- [REQUIRED TASK]: Without omitting anything, return the records precisely as given.

- [MATERIAL TO PROCESS]:

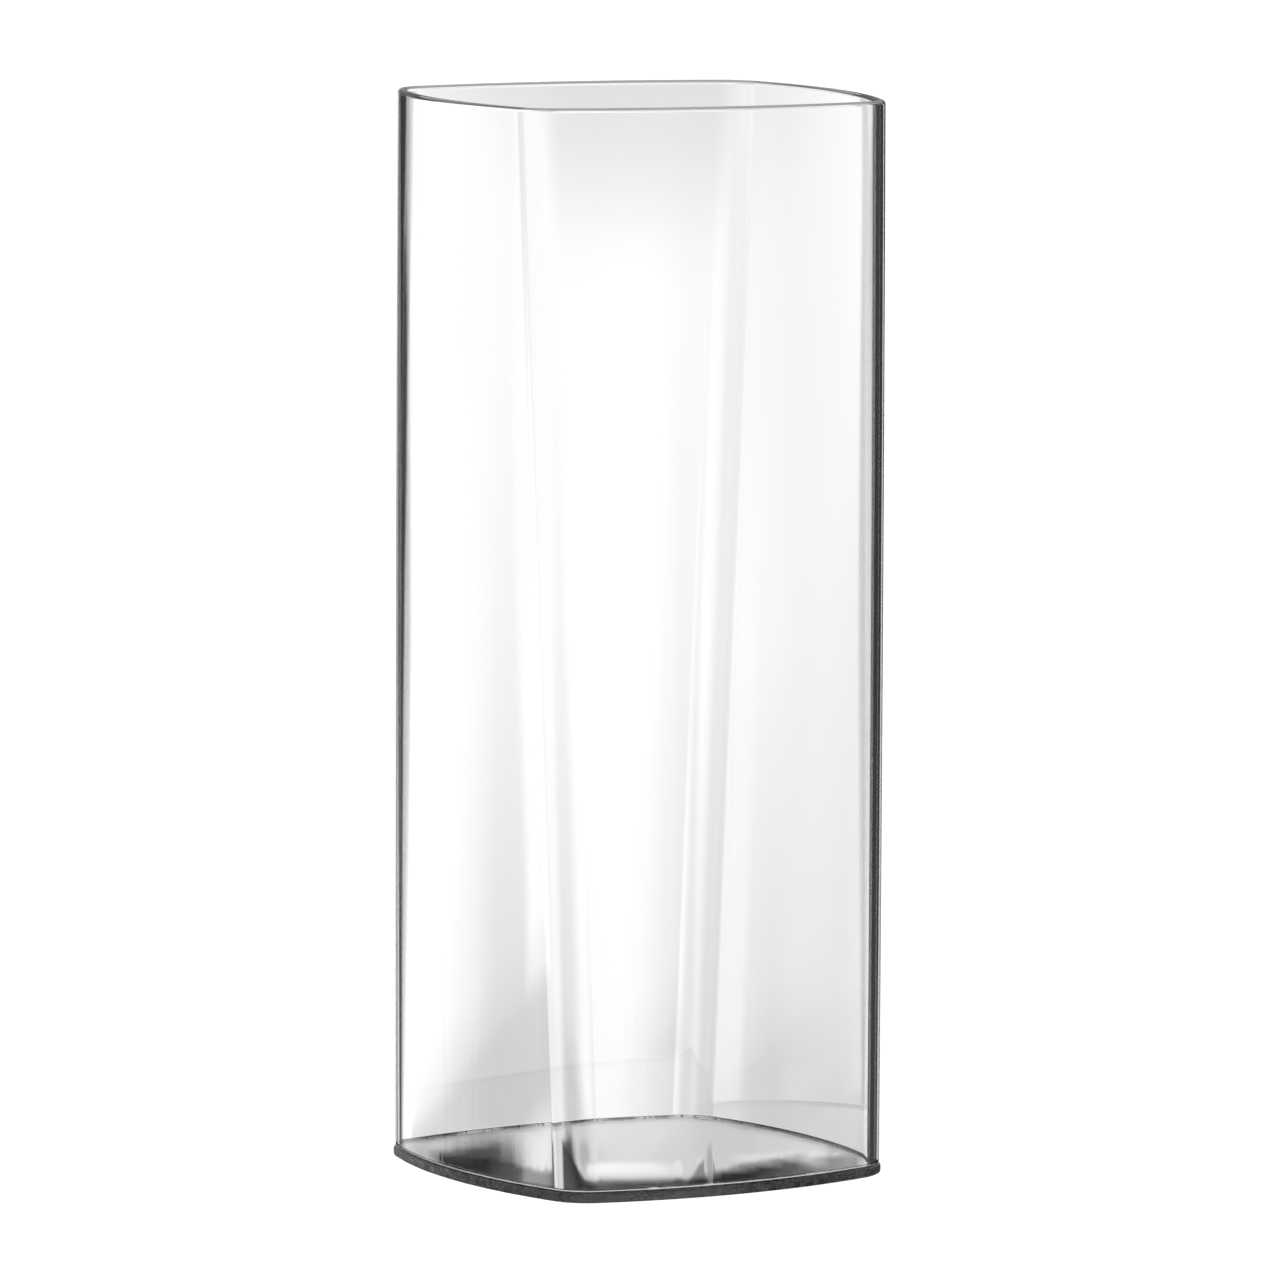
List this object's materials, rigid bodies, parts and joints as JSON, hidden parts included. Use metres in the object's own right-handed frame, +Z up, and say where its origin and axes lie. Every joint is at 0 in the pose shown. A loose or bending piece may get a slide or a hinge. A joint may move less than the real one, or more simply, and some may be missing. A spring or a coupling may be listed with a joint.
{
  "type": "glass vase",
  "caption": "Tall clear glass vase with a soft square, gently twisted wall, a melted rim and a ground base plate.",
  "frame": {"origin": "on the table under the vase's vertical axis, in the plane of the base plate's underside", "axes": "+Z up along the vase's axis, +X and +Y square to two neighbouring sides at the foot"},
  "size_m": [0.125, 0.125, 0.3],
  "materials": {
    "clear_glass": "clear and polished",
    "base_glass": "clear faces with a ground edge",
    "clear_bond": "clear"
  },
  "bodies": {
    "root": {"wall_sleeve": "clear_glass", "base_plate": "base_glass", "bond_bead": "clear_bond"}
  },
  "joints": []
}
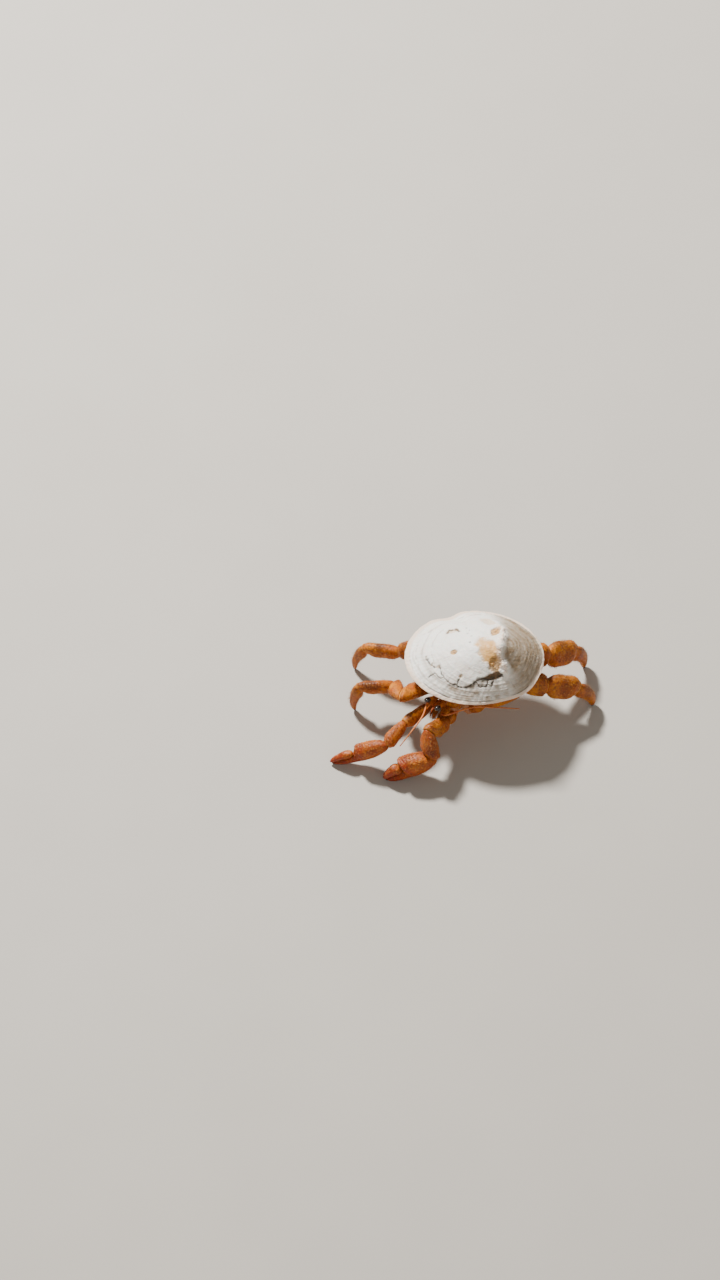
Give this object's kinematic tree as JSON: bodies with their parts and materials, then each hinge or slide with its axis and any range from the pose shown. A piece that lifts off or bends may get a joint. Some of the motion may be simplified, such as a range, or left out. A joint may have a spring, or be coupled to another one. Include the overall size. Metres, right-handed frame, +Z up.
{
  "type": "hermit crab",
  "caption": "Life-size still model of a small hermit crab striding with spread legs under a worn, bleached, cap-shaped sea shell.",
  "frame": {"origin": "on the floor under the middle of the model's reach (centre of the bounding box's base)", "axes": "+Z up; -Y is the way the crab faces and +X is its left; the long axis of the shell and the line of its feet run diagonally"},
  "size_m": [0.042, 0.046, 0.0216],
  "materials": {
    "shell": "worn, bleached and chalky, faintly ribbed",
    "crust": "orange-brown leg shell, satin",
    "claw": "red-orange claw shell, satin, finely pimpled",
    "soft": "soft skin, damp satin",
    "eye": "glossy black",
    "feeler": "thin jointed feelers"
  },
  "bodies": {
    "root": {"abdomen_back": "soft", "abdomen_front": "soft", "antenna_base_left": "crust", "antenna_base_right": "crust", "antenna_left": "feeler", "antenna_right": "feeler", "antennule_left": "feeler", "antennule_right": "feeler", "claw_left_arm": "crust", "claw_left_base": "crust", "claw_left_finger": "claw", "claw_left_palm": "claw", "claw_left_wrist": "claw", "claw_right_arm": "crust", "claw_right_base": "crust", "claw_right_finger": "claw", "claw_right_palm": "claw", "claw_right_wrist": "claw", "eye_left": "eye", "eye_right": "eye", "eyestalk_left": "crust", "eyestalk_right": "crust", "jaw_foot_left": "crust", "jaw_foot_right": "crust", "leg2_left_base": "crust", "leg2_left_carpus": "crust", "leg2_left_dactyl": "crust", "leg2_left_merus": "crust", "leg2_left_propodus": "crust", "leg2_right_base": "crust", "leg2_right_carpus": "crust", "leg2_right_dactyl": "crust", "leg2_right_merus": "crust", "leg2_right_propodus": "crust", "leg3_left_base": "crust", "leg3_left_carpus": "crust", "leg3_left_dactyl": "crust", "leg3_left_merus": "crust", "leg3_left_propodus": "crust", "leg3_right_base": "crust", "leg3_right_carpus": "crust", "leg3_right_dactyl": "crust", "leg3_right_merus": "crust", "leg3_right_propodus": "crust", "leg4_left": "crust", "leg4_right": "crust", "leg5_left": "crust", "leg5_right": "crust", "rear_carapace": "soft", "shell": "shell", "shield": "crust", "sternum": "soft", "tail_fan": "claw"}
  },
  "joints": []
}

- [FINISHED EXERCISE]:
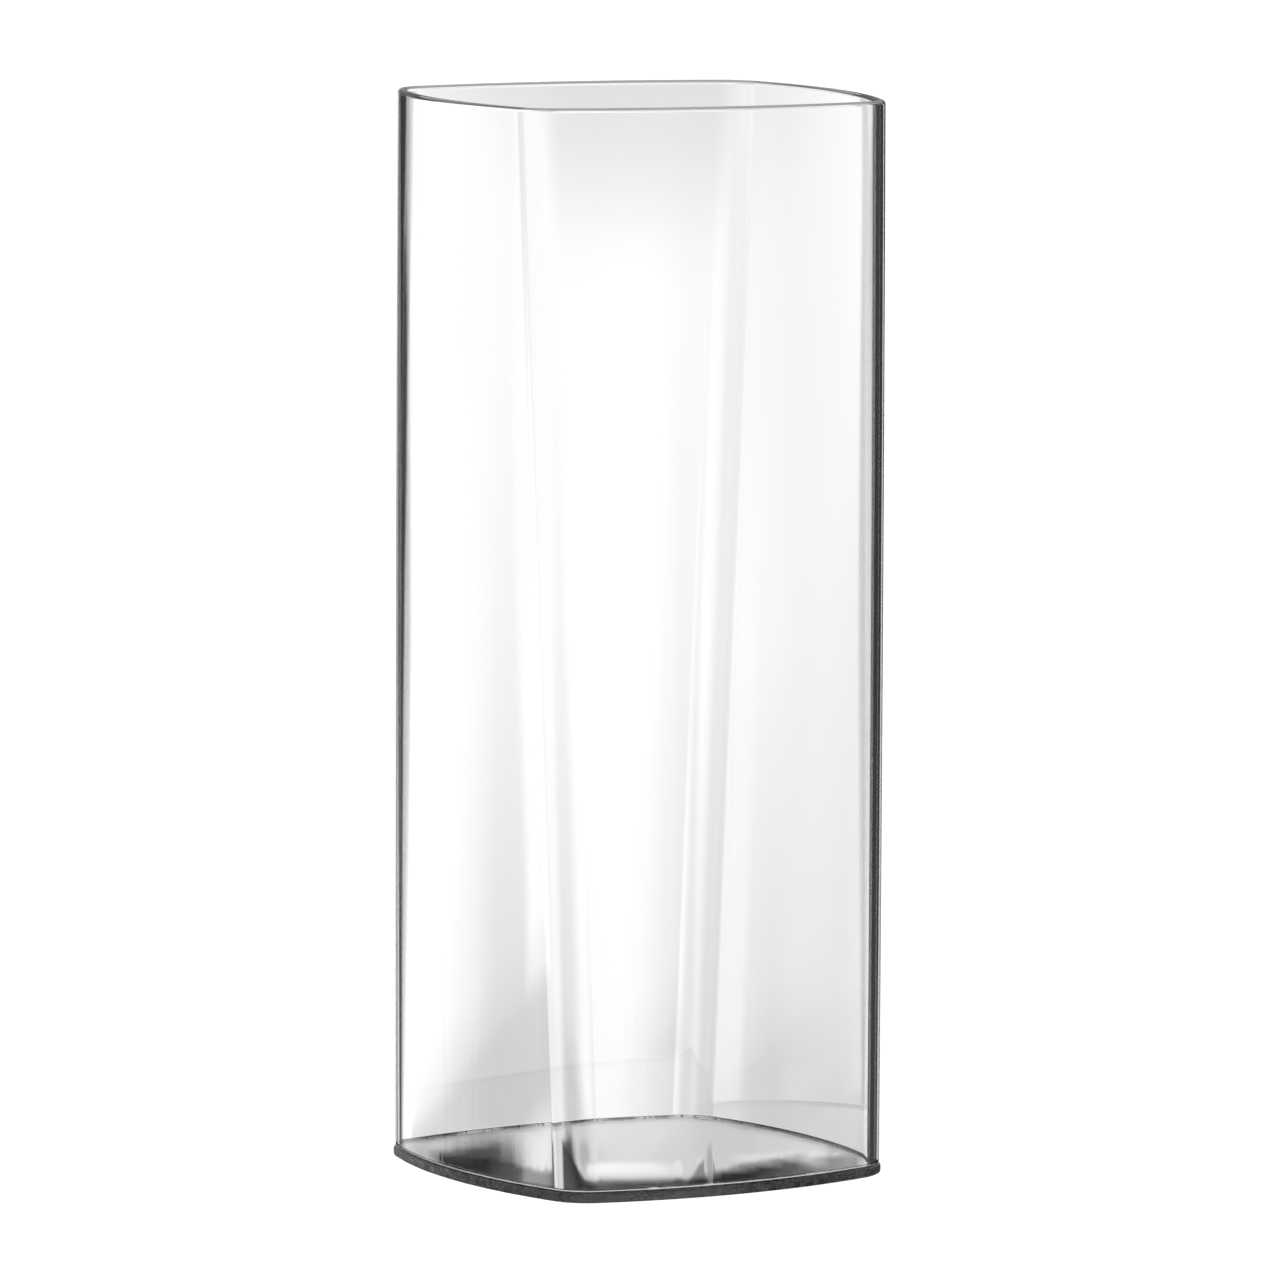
List this object's materials, rigid bodies, parts and joints as JSON, hidden parts included. Use metres in the object's own right-handed frame, +Z up, and say where its origin and axes lie. Every joint is at 0 in the pose shown. A loose or bending piece may get a slide or a hinge. A joint may move less than the real one, or more simply, and some may be missing. A spring or a coupling may be listed with a joint.
{
  "type": "glass vase",
  "caption": "Tall clear glass vase with a soft square, gently twisted wall, a melted rim and a ground base plate.",
  "frame": {"origin": "on the table under the vase's vertical axis, in the plane of the base plate's underside", "axes": "+Z up along the vase's axis, +X and +Y square to two neighbouring sides at the foot"},
  "size_m": [0.125, 0.125, 0.3],
  "materials": {
    "clear_glass": "clear and polished",
    "base_glass": "clear faces with a ground edge",
    "clear_bond": "clear"
  },
  "bodies": {
    "root": {"wall_sleeve": "clear_glass", "base_plate": "base_glass", "bond_bead": "clear_bond"}
  },
  "joints": []
}
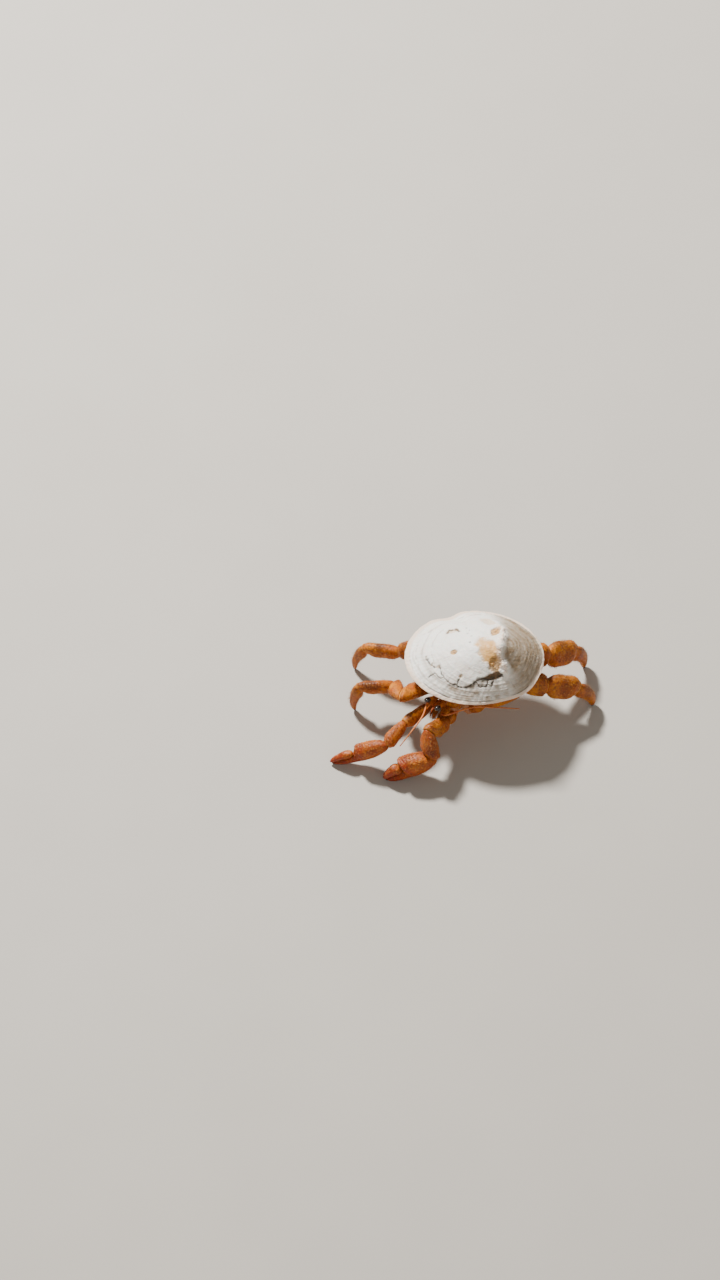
Give this object's kinematic tree as JSON: bodies with their parts and materials, then each hinge or slide with its axis and any range from the pose shown. A piece that lifts off or bends may get a joint. Some of the motion may be simplified, such as a range, or left out. A joint may have a spring, or be coupled to another one. Include the overall size. Metres, right-handed frame, +Z up.
{
  "type": "hermit crab",
  "caption": "Life-size still model of a small hermit crab striding with spread legs under a worn, bleached, cap-shaped sea shell.",
  "frame": {"origin": "on the floor under the middle of the model's reach (centre of the bounding box's base)", "axes": "+Z up; -Y is the way the crab faces and +X is its left; the long axis of the shell and the line of its feet run diagonally"},
  "size_m": [0.042, 0.046, 0.0216],
  "materials": {
    "shell": "worn, bleached and chalky, faintly ribbed",
    "crust": "orange-brown leg shell, satin",
    "claw": "red-orange claw shell, satin, finely pimpled",
    "soft": "soft skin, damp satin",
    "eye": "glossy black",
    "feeler": "thin jointed feelers"
  },
  "bodies": {
    "root": {"abdomen_back": "soft", "abdomen_front": "soft", "antenna_base_left": "crust", "antenna_base_right": "crust", "antenna_left": "feeler", "antenna_right": "feeler", "antennule_left": "feeler", "antennule_right": "feeler", "claw_left_arm": "crust", "claw_left_base": "crust", "claw_left_finger": "claw", "claw_left_palm": "claw", "claw_left_wrist": "claw", "claw_right_arm": "crust", "claw_right_base": "crust", "claw_right_finger": "claw", "claw_right_palm": "claw", "claw_right_wrist": "claw", "eye_left": "eye", "eye_right": "eye", "eyestalk_left": "crust", "eyestalk_right": "crust", "jaw_foot_left": "crust", "jaw_foot_right": "crust", "leg2_left_base": "crust", "leg2_left_carpus": "crust", "leg2_left_dactyl": "crust", "leg2_left_merus": "crust", "leg2_left_propodus": "crust", "leg2_right_base": "crust", "leg2_right_carpus": "crust", "leg2_right_dactyl": "crust", "leg2_right_merus": "crust", "leg2_right_propodus": "crust", "leg3_left_base": "crust", "leg3_left_carpus": "crust", "leg3_left_dactyl": "crust", "leg3_left_merus": "crust", "leg3_left_propodus": "crust", "leg3_right_base": "crust", "leg3_right_carpus": "crust", "leg3_right_dactyl": "crust", "leg3_right_merus": "crust", "leg3_right_propodus": "crust", "leg4_left": "crust", "leg4_right": "crust", "leg5_left": "crust", "leg5_right": "crust", "rear_carapace": "soft", "shell": "shell", "shield": "crust", "sternum": "soft", "tail_fan": "claw"}
  },
  "joints": []
}